The most interesting issue on appeal was the challenge to the question and instructions submitted to the jury on the critical issue in the case. The jury was asked:
Do you find from a preponderance of the evidence that oil exists in any of the following formations under the Raw Hide Fate Lease? …
The jury answered “No.” The jury question was accompanied by the court’s special instruction which read:
You are instructed that the word “oil” means crude petroleum oil, that is liquid both in the reservoir and at the surface, that is native to the reservoir and that is producible under normal operating conditions.
Raw Hide argued that the instruction was too restrictive because it required the jury to determine that oil was “producible under normal operating conditions.” Raw Hide reasoned that the existence of any oil is the critical issue regardless of whether the oil is producible under normal operating conditions. The court rejected this argument, citing the statutory definition of casinghead gas as authority.
A second issue in the Raw Hide case was to determine who had the burden of proving by a preponderance of the evidence how much of the gas produced was casinghead gas and how much was dry gas. It was undisputed that Raw Hide had commingled dry gas from the Brown Dolomite formation with oil and casinghead gas from other formations.
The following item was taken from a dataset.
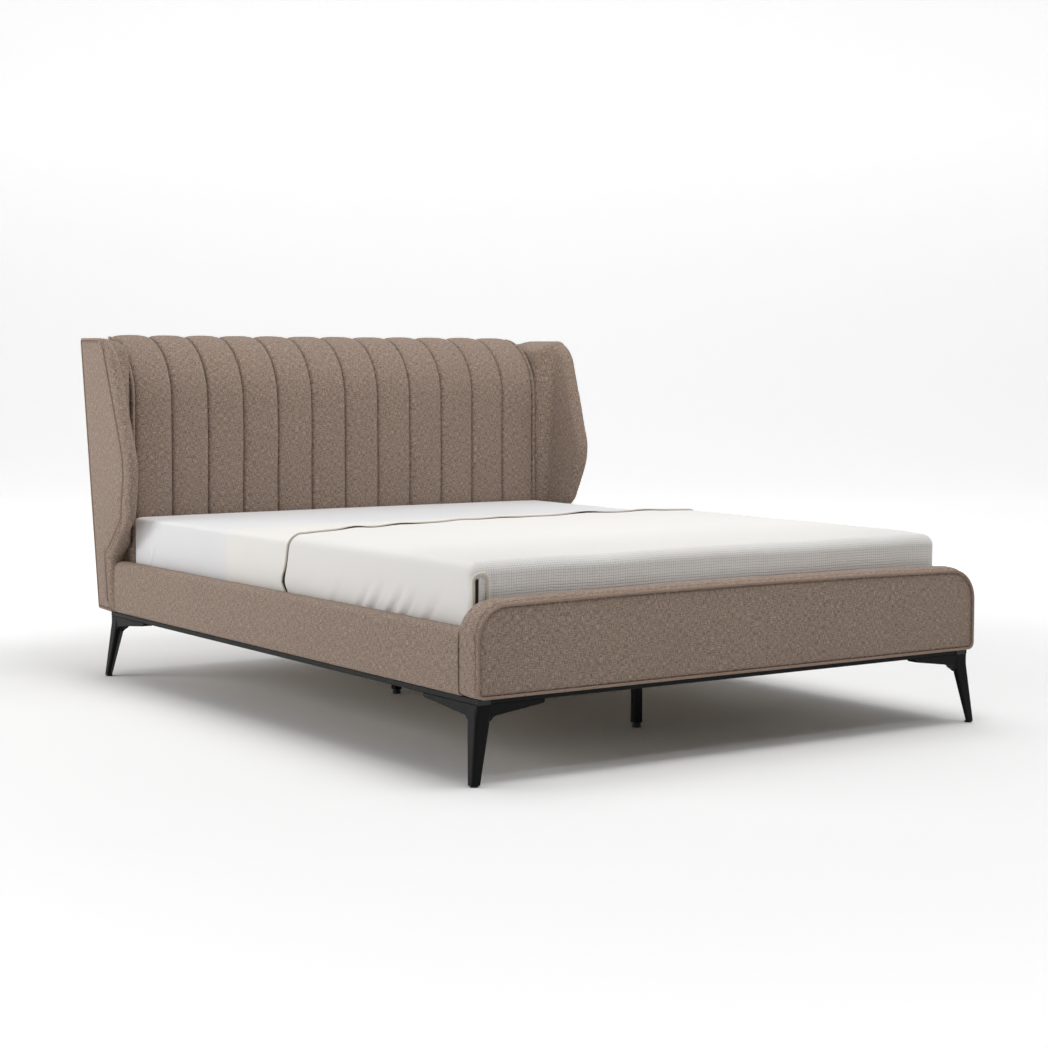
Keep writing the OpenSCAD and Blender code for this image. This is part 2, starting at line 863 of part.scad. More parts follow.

The court held that the party drilling and completing wells in a manner that creates the allocation and ownership problems must bear the burden of proof.
The case is important because it holds that the party commingling dry gas and casinghead gas must prove how much of each was produced, and because it reads into the statutory definition of casinghead gas the requirements that oil be liquid in the reservoir and at the surface and that it be producible under normal operating conditions.